Yes, we would all like it if China would buy more US made goods, absolutely. But the reality is we are selling goods around the world. Our two closest friends, north and south, are big buyers of our goods, as well it's important sources of imports into the United States. Europe is the largest source of imports into the United States. I'm not sure if you knew that or not. It's a race with China, but in March it was $48.1 billion coming in from Europe, versus 47.4 from China. But then right behind that, not very far at all, you find Canada and Mexico, each of them at $40.5 billion.

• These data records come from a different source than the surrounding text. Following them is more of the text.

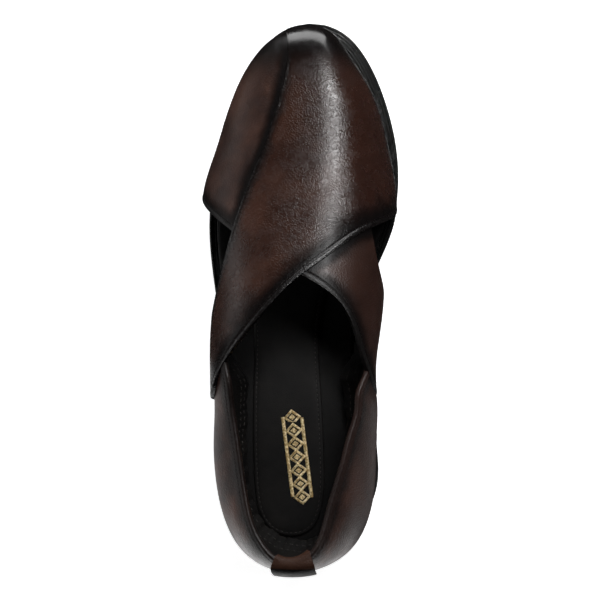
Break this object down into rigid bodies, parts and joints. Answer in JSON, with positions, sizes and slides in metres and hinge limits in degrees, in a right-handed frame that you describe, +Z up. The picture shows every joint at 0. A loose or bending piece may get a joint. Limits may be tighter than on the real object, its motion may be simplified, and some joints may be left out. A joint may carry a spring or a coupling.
{
  "type": "roman sandal",
  "caption": "Closed-toe leather sandal for the left foot: two broad straps cross over the instep, closed heel, side buckle and lugged sole with a low heel.",
  "frame": {"origin": "on the ground under the middle of the heel, on the flat face of the heel's middle lug", "axes": "+Y points along the shoe to the toe, +X to the inner (medial) side of the foot, +Z up"},
  "size_m": [0.1071, 0.2947, 0.0891],
  "materials": {
    "sole_rubber": "black moulded rubber, satin on the side and matt in the grooves",
    "heel_rubber": "black moulded rubber, satin",
    "welt_rubber": "black ribbed rubber welt with a stitch channel, satin",
    "sock": "black grained sock leather with a bound edge and a gold foil ornament at the heel",
    "upper_leather": "burnished dark brown leather, darkened to black towards its edges, with a fine grain and a soft shine",
    "tab_leather": "burnished dark brown leather, folded over the collar",
    "strap_leather": "burnished dark brown leather",
    "buckle_steel": "polished nickel-plated round wire",
    "prong_steel": "polished nickel-plated round wire"
  },
  "bodies": {
    "root": {"outsole": "sole_rubber", "heel": "heel_rubber", "welt": "welt_rubber", "insole": "sock", "upper": "upper_leather", "heel_tab": "tab_leather", "buckle_strap": "strap_leather", "buckle_frame": "buckle_steel", "buckle_prong": "prong_steel"}
  },
  "joints": []
}
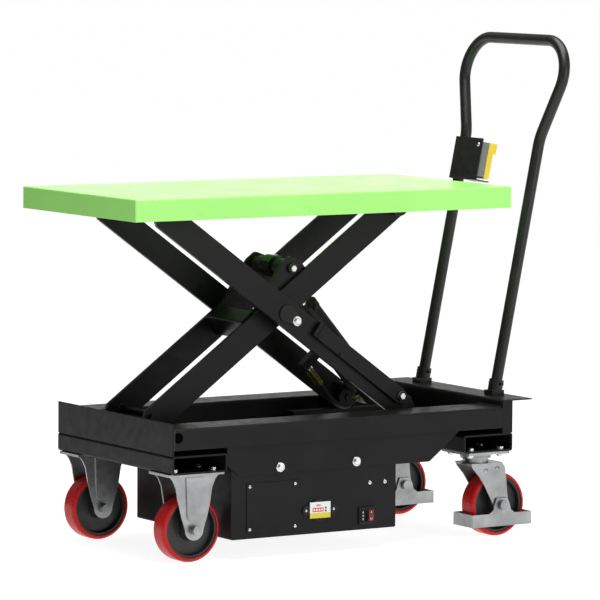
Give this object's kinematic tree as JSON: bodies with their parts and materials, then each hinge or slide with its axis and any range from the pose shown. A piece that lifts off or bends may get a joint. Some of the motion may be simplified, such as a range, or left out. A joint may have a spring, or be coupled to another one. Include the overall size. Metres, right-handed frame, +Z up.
{
  "type": "scissor lift table",
  "caption": "Wheeled scissor lift table with a flat top, crossed arms, hydraulic cylinder, power box, push handle, fixed and swivel casters and a hand control.",
  "frame": {"origin": "on the floor under the middle of the overall length and width", "axes": "+Z up, +X towards the push handle, -Y is the operator's left side with the access panel"},
  "size_m": [1.2233, 0.529, 1.1674],
  "materials": {
    "table_green": "gloss powder coat",
    "frame_black": "satin powder coat",
    "arm_black": "semi-gloss paint",
    "zinc": "zinc plated",
    "dark_steel": "blackened steel",
    "chrome_rod": "ground and chromed",
    "brass_fitting": "olive passivated",
    "hose_rubber": "matt",
    "handle_black": "satin powder coat",
    "tread_red": "smooth polyurethane",
    "core_black": "painted",
    "plastic_black": "moulded",
    "switch_red": "moulded",
    "control_grey": "moulded",
    "control_yellow": "moulded",
    "battery_case": "moulded",
    "pump_alloy": "cast"
  },
  "bodies": {
    "root": {"access_panel": "frame_black", "base_lugs": "frame_black", "batteries": "battery_case", "box_cover": "frame_black", "caster_channels": "frame_black", "charge_inlet": "plastic_black", "chassis_bolts": "zinc", "control_case": "control_grey", "control_cover": "control_yellow", "control_holder": "handle_black", "fixed_axles": "zinc", "fixed_forks": "zinc", "front_end_plate": "frame_black", "gauge_bezel": "plastic_black", "handle_sockets": "handle_black", "hanger_plates": "frame_black", "lower_roller_tracks": "frame_black", "power_box": "frame_black", "pump_unit": "pump_alloy", "push_handle": "handle_black", "rear_shelf": "frame_black", "side_rail_left": "frame_black", "side_rail_right": "frame_black", "small_screws": "zinc", "swivel_plates": "zinc"},
    "inner_arms": {"inner_arm_left": "arm_black", "inner_arm_right": "arm_black", "inner_cross_tubes": "arm_black", "cylinder_lugs": "arm_black", "inner_arm_pins": "dark_steel"},
    "outer_arms": {"outer_arm_left": "arm_black", "outer_arm_right": "arm_black", "outer_top_shaft": "arm_black", "outer_arm_pins": "dark_steel"},
    "table": {"table_top": "table_green", "table_tracks": "frame_black"},
    "rod": {"piston_rod": "chrome_rod"},
    "barrel": {"cylinder_barrel": "arm_black", "hose_fittings": "brass_fitting", "hydraulic_hose": "hose_rubber"},
    "lower_rollers": {"lower_rollers": "dark_steel"},
    "upper_rollers": {"upper_rollers": "dark_steel"},
    "prop": {"maintenance_prop": "arm_black"},
    "up_button": {"up_button": "plastic_black"},
    "down_button": {"down_button": "plastic_black"},
    "rocker": {"rocker_switch": "switch_red"},
    "front_wheel_left": {"front_tread_left": "tread_red", "front_core_left": "core_black"},
    "rear_wheel_left": {"rear_tread_left": "tread_red", "rear_core_left": "core_black"},
    "swivel_left": {"swivel_fork_left": "zinc", "swivel_axle_left": "zinc", "foot_guard_left": "zinc"},
    "front_wheel_right": {"front_tread_right": "tread_red", "front_core_right": "core_black"},
    "rear_wheel_right": {"rear_tread_right": "tread_red", "rear_core_right": "core_black"},
    "swivel_right": {"swivel_fork_right": "zinc", "swivel_axle_right": "zinc", "foot_guard_right": "zinc"}
  },
  "joints": [
    {"name": "lift", "type": "hinge", "parent": "root", "child": "inner_arms", "pos_m": [-0.4662, 0, 0.3044], "axis": [0, -1, 0], "range_deg": [-26.87, 9.13]},
    {"name": "arm_cross", "type": "hinge", "parent": "inner_arms", "child": "outer_arms", "pos_m": [-0.14125, 0, 0.53936], "axis": [0, -1, 0], "range_deg": [-18.5, 54]},
    {"name": "table_level", "type": "hinge", "parent": "outer_arms", "child": "table", "pos_m": [-0.4662, 0, 0.77433], "axis": [0, -1, 0], "range_deg": [-27, 9.3]},
    {"name": "rod_pivot", "type": "hinge", "parent": "inner_arms", "child": "rod", "pos_m": [-0.09305, 0, 0.6374], "axis": [0, -1, 0], "range_deg": [-18, 52.5]},
    {"name": "cylinder_stroke", "type": "slide", "parent": "rod", "child": "barrel", "axis": [0.6501, 0, -0.7598], "range_m": [-0.097, 0.0331]},
    {"name": "lower_roller_spin", "type": "hinge", "parent": "outer_arms", "child": "lower_rollers", "pos_m": [0.1837, 0, 0.3044], "axis": [0, 1, 0], "continuous": true},
    {"name": "upper_roller_spin", "type": "hinge", "parent": "inner_arms", "child": "upper_rollers", "pos_m": [0.1837, 0, 0.77433], "axis": [0, 1, 0], "continuous": true},
    {"name": "prop_swing", "type": "hinge", "parent": "outer_arms", "child": "prop", "pos_m": [0.16664, -0.144, 0.33389], "axis": [0, -1, 0], "range_deg": [0, 35]},
    {"name": "front_wheel_spin_left", "type": "hinge", "parent": "root", "child": "front_wheel_left", "pos_m": [-0.4465, -0.205, 0.075], "axis": [0, 1, 0], "continuous": true},
    {"name": "swivel_turn_left", "type": "hinge", "parent": "root", "child": "swivel_left", "pos_m": [0.3396, -0.205, 0.18], "axis": [0, 0, 1], "continuous": true},
    {"name": "rear_wheel_spin_left", "type": "hinge", "parent": "swivel_left", "child": "rear_wheel_left", "pos_m": [0.3896, -0.205, 0.075], "axis": [0, 1, 0], "continuous": true},
    {"name": "front_wheel_spin_right", "type": "hinge", "parent": "root", "child": "front_wheel_right", "pos_m": [-0.4465, 0.205, 0.075], "axis": [0, 1, 0], "continuous": true},
    {"name": "swivel_turn_right", "type": "hinge", "parent": "root", "child": "swivel_right", "pos_m": [0.3396, 0.205, 0.18], "axis": [0, 0, 1], "continuous": true},
    {"name": "rear_wheel_spin_right", "type": "hinge", "parent": "swivel_right", "child": "rear_wheel_right", "pos_m": [0.3896, 0.205, 0.075], "axis": [0, 1, 0], "continuous": true},
    {"name": "up_button_press", "type": "slide", "parent": "root", "child": "up_button", "axis": [-0.9796, 0, 0.2009], "range_m": [0, 0.003], "stiffness_N_per_m": 400},
    {"name": "down_button_press", "type": "slide", "parent": "root", "child": "down_button", "axis": [-0.9796, 0, 0.2009], "range_m": [0, 0.003], "stiffness_N_per_m": 400},
    {"name": "rocker_tilt", "type": "hinge", "parent": "root", "child": "rocker", "pos_m": [0.014, -0.2567, 0.0785], "axis": [1, 0, 0], "range_deg": [-6, 6]}
  ],
  "couplings": [
    {"joint": "arm_cross", "follows": "lift", "ratio": -2},
    {"joint": "table_level", "follows": "lift", "ratio": 1},
    {"joint": "rod_pivot", "follows": "lift", "ratio": -1.9401},
    {"joint": "cylinder_stroke", "follows": "lift", "m_per_rad": 0.20564}
  ]
}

So, why am I bothering you with the numbers? Because when you look at it in aggregate, you say to yourself, "Wow, we sell a lot to Canada and Mexico. We buy a lot from Canada and Mexico. This North American economy has so much trade going on what we call in from Canada." And after 2.0 USMCA here in the United States, what we're looking at is an economy that is bright and strong in servicing each other's needs in a very real way. North and south is more important than eastern in this regard. Now, our friends in Europe are also obviously very important to this scenario as well. If we combine the two countries of Canada and Mexico, obviously larger than the number of countries that make up the European Union. And our best friends to the north and south and our friends over in Europe, they're key partners of ours and they're buying and they're selling and it's all good.

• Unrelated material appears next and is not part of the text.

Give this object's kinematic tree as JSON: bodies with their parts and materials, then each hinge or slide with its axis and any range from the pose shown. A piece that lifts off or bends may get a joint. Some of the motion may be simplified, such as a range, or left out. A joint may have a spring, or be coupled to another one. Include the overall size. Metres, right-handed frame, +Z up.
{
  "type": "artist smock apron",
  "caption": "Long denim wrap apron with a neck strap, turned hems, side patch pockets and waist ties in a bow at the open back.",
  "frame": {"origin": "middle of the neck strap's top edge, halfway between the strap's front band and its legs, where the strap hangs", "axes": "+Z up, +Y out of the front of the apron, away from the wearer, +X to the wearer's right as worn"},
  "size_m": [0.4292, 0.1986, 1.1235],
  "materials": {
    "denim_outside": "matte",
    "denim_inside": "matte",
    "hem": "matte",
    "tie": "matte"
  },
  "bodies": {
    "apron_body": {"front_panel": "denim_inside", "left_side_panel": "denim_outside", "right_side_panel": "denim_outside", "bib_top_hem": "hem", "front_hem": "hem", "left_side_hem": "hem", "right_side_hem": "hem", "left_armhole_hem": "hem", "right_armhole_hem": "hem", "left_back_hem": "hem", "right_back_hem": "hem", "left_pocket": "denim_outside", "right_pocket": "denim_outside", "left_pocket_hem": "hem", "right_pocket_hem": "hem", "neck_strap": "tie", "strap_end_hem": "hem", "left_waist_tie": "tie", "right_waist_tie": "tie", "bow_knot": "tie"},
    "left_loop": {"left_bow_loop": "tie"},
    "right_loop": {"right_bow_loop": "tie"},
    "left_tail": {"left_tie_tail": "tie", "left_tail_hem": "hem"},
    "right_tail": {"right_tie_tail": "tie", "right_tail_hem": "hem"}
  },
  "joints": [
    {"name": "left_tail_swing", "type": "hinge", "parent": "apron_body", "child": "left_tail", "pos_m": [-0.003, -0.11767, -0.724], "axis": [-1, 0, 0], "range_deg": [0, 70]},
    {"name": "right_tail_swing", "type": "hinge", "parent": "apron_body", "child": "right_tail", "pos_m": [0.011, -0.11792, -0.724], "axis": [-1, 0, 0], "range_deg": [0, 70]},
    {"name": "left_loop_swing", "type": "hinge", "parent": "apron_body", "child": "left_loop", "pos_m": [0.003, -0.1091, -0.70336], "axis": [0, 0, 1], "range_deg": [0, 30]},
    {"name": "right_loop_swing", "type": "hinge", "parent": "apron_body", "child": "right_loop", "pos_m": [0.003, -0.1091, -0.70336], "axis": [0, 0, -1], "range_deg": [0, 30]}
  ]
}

Is China important? Of course, it is. I'm not trying to say that it's not. The trade imbalance is the largest with China. Maybe we'll figure out a way to have China buy more goods. Maybe we'll figure out a way to not buy as many Chinese goods, but along the way, let's not forget the importance of Europe, Canada, and Mexico. The health of those economies matters a lot to exporters. One more thought, exports at record high, that's an important part of our economy. That means it was still going. And as that's going on and consumers are strong, and new orders are strong, B2B, B2C leads you to think of probably a good way to end this. Don't plan for a recession, plan for a slowing rate of rise, and you'll have a better budget, better cash management, and a better message for your clients, as opposed to, "Sorry, we forgot to order that." Take care, be well, talk to you soon.